# Given task
Check every line of the entries below for the word "type", and copy the ones that have it.

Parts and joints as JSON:
--- begin ---

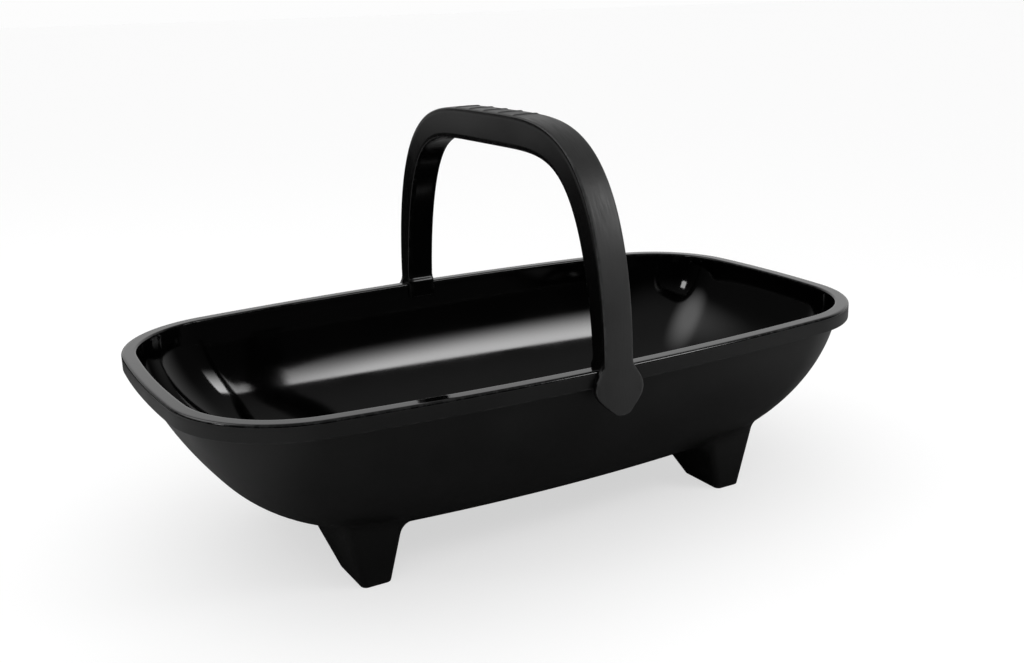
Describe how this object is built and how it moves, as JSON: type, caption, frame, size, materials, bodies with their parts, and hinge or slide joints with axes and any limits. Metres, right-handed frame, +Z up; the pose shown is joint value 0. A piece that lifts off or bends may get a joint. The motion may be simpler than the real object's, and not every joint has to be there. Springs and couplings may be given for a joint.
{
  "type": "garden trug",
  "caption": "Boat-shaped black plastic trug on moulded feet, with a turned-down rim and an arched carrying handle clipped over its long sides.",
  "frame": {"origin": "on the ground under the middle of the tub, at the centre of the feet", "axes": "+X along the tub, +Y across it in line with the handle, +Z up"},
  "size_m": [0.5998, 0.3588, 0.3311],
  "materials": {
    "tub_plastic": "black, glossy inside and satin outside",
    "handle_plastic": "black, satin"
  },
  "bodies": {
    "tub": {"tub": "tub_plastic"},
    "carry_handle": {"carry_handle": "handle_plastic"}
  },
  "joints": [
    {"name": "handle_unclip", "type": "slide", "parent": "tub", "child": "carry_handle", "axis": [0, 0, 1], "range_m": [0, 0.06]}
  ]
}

--- end ---
--- begin ---

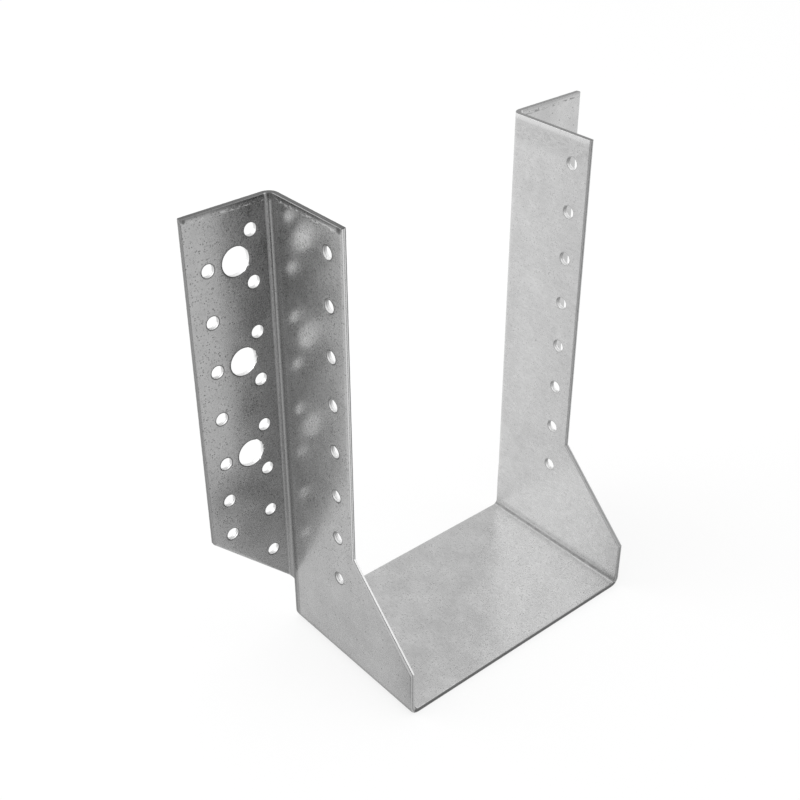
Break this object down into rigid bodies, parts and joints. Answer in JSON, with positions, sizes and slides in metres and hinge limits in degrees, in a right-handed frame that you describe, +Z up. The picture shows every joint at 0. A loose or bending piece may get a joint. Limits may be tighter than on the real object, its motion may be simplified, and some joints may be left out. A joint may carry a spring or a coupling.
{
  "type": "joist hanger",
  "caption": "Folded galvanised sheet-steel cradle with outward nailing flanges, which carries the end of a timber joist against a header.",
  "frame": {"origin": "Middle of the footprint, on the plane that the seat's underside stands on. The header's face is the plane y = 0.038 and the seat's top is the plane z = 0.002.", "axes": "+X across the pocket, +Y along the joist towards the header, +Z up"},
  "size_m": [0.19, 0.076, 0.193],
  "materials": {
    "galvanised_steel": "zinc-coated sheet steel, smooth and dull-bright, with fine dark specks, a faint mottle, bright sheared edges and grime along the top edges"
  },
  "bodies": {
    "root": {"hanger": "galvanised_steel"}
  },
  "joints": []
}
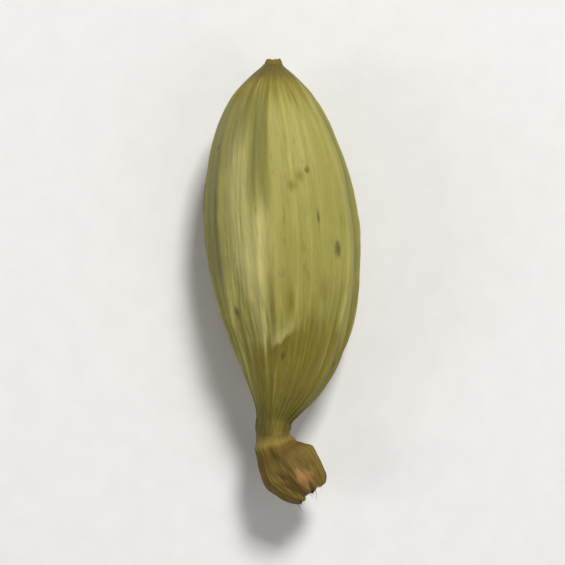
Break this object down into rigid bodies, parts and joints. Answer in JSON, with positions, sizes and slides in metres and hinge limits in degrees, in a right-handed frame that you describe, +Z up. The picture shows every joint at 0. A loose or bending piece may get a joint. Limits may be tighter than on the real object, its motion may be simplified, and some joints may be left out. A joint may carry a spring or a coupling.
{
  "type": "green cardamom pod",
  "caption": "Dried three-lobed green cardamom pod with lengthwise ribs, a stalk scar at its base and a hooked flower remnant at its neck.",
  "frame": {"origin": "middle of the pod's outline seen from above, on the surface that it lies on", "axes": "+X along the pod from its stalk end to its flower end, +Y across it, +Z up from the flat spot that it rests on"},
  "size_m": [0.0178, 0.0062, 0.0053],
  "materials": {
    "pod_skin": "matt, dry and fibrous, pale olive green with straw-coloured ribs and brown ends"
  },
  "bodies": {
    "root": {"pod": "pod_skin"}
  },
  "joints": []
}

--- end ---

# Output for this exercise
Describe how this object is built and how it moves, as JSON: type, caption, frame, size, materials, bodies with their parts, and hinge or slide joints with axes and any limits. Metres, right-handed frame, +Z up; the pose shown is joint value 0. A piece that lifts off or bends may get a joint. The motion may be simpler than the real object's, and not every joint has to be there. Springs and couplings may be given for a joint.
  "type": "garden trug",
    {"name": "handle_unclip", "type": "slide", "parent": "tub", "child": "carry_handle", "axis": [0, 0, 1], "range_m": [0, 0.06]}
  "type": "joist hanger",
  "type": "green cardamom pod",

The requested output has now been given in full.